In light of the immediately preceding reference to "all of the fine fringe benefits," the challenged statement cannot reasonably be construed to refer to less than "all" Celanese fringes. If the author had intended to speak of some or several benefits, he would necessarily have had to employ a limiting adjective. The record establishes that some Celanese benefits, as for example the group insurance and retirement pension plans, were initiated and maintained unilaterally by the Company, while other benefits, such as vacations, holidays, pay for jury duty and funeral leave, had been the subject of collective bargaining by the Company and labor organizations at other plants. There had been no union and no negotiations with any union concerning the particular employees involved at the Point Pleasant plant. Apparently the Union is referring to some dealings of the Company and unions at other plants.
The Trial Examiner had concluded that the Company's letters carried the implication that the Company voluntarily granted the benefits discussed in the correspondence without benefit of collective bargaining.

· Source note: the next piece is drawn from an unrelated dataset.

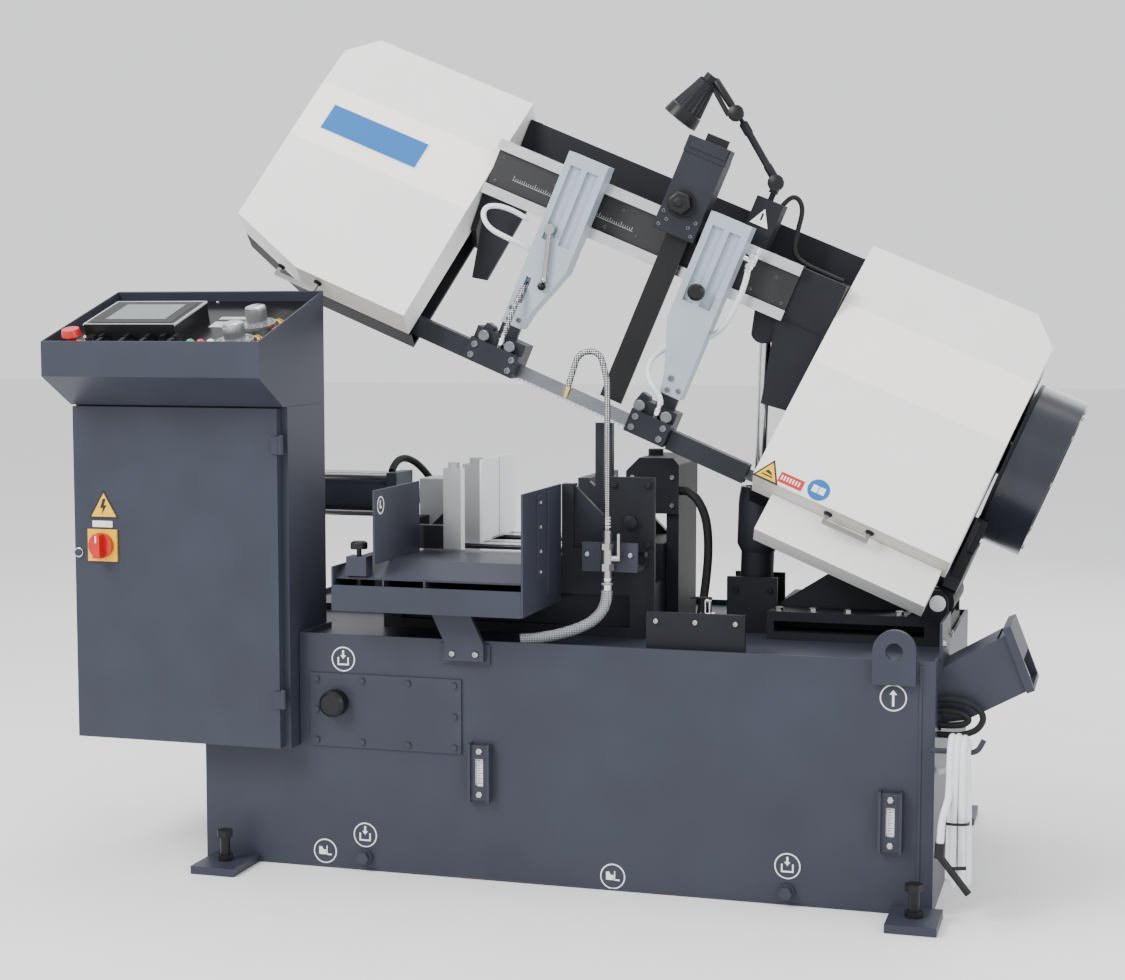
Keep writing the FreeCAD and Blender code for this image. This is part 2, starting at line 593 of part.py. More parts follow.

The claim in the Company's final letter that certain changes were made because of individual progress rather than as a result of a union demand refers to changes in wages discussed immediately preceding this statement. Clearly, the Company was attempting to convey the impression that the employees were enjoying existing benefits and working conditions without present Union representation at the Point Pleasant plant, while the Union points out that these gains have been derived as a result of prior Union activities. In this context, a claim by the Union that "all" Celanese fringes were the result of collective bargaining is significant and material. Where it has been established that some of the fringes had not thus been obtained, the claim is a misrepresentation of fact, the falsity of which was known to the Union. Characterizing the claim as a "half-truth" does not confer upon it the veracity demanded in respect to material statements made immediately prior to a representation election. Allis-Chalmers Mfg. Co. v. National Labor Relations Board, 7 Cir., 1958, 261 F.2d 613. Nor may a false statement be excused on the ground that it was in answer to prior Company statements carrying possibly erroneous implications. See United Aircraft Corp., 103 N.L.R.B. 102.

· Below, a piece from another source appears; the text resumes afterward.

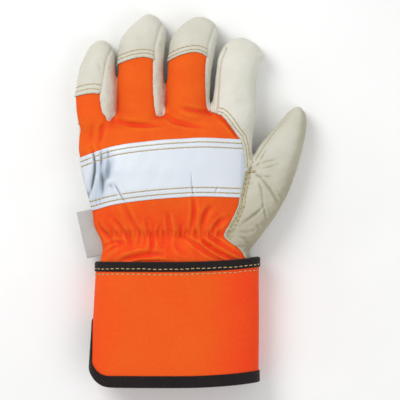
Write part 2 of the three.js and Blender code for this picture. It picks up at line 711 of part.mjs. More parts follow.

The misrepresentation of fact here does not fall within the pre-election publicity "prattle" condoned in Olson Rug Co. v. National Labor Relations Board, 7 Cir., 1958, 260 F.2d 255, where the challenged statements concerned predictions of the future.

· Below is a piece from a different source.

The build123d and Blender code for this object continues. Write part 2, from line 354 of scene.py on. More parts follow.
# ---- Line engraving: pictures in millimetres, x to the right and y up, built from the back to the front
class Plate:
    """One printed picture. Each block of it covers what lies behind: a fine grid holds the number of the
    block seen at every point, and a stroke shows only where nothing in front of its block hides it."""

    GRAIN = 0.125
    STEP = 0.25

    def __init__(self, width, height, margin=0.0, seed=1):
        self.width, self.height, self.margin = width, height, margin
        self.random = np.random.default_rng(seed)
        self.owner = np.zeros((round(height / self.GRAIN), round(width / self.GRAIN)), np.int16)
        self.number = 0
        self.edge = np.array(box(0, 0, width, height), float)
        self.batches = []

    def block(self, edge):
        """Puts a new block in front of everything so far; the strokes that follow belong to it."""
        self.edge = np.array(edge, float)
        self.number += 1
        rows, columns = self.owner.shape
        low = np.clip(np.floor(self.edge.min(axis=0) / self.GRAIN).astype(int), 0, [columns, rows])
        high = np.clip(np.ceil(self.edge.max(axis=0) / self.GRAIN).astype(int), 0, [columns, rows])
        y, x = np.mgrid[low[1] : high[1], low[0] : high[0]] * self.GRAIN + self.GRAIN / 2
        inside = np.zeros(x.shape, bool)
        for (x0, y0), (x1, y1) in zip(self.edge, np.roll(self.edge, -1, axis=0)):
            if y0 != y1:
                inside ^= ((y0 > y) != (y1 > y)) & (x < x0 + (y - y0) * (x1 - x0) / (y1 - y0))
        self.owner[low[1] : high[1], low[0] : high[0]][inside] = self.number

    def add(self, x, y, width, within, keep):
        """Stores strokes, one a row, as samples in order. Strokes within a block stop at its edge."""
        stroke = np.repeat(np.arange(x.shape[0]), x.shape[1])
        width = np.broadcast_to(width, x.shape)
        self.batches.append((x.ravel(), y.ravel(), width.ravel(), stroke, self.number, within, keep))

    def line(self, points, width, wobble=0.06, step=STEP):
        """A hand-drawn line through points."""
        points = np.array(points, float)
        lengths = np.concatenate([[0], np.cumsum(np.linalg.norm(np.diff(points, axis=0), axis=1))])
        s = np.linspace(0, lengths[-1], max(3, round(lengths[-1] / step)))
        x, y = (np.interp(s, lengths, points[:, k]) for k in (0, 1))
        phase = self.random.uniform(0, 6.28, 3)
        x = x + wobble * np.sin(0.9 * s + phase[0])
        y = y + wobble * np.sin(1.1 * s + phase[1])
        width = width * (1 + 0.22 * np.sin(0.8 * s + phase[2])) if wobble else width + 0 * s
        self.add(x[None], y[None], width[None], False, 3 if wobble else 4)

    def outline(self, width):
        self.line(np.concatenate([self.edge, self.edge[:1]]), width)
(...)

The Trial Examiner conceded that the Company did not have sufficient time before the election to reply to the Union's final letter. The election was close; a shift of two out of forty-seven votes cast would have altered the result. Under the facts of this case, it cannot be said that the employees were acting under a correct understanding of the facts with respect to the manner in which employee benefits were gained at the time they cast their ballots. The election must, therefore, be held invalid. See National Labor Relations Board v. Trinity Steel Co., Inc., 5 Cir., 1954, 214 F.2d 120.
This conclusion makes unnecessary a consideration of other objections raised by the Company.
Order set aside and cross-application for enforcement denied.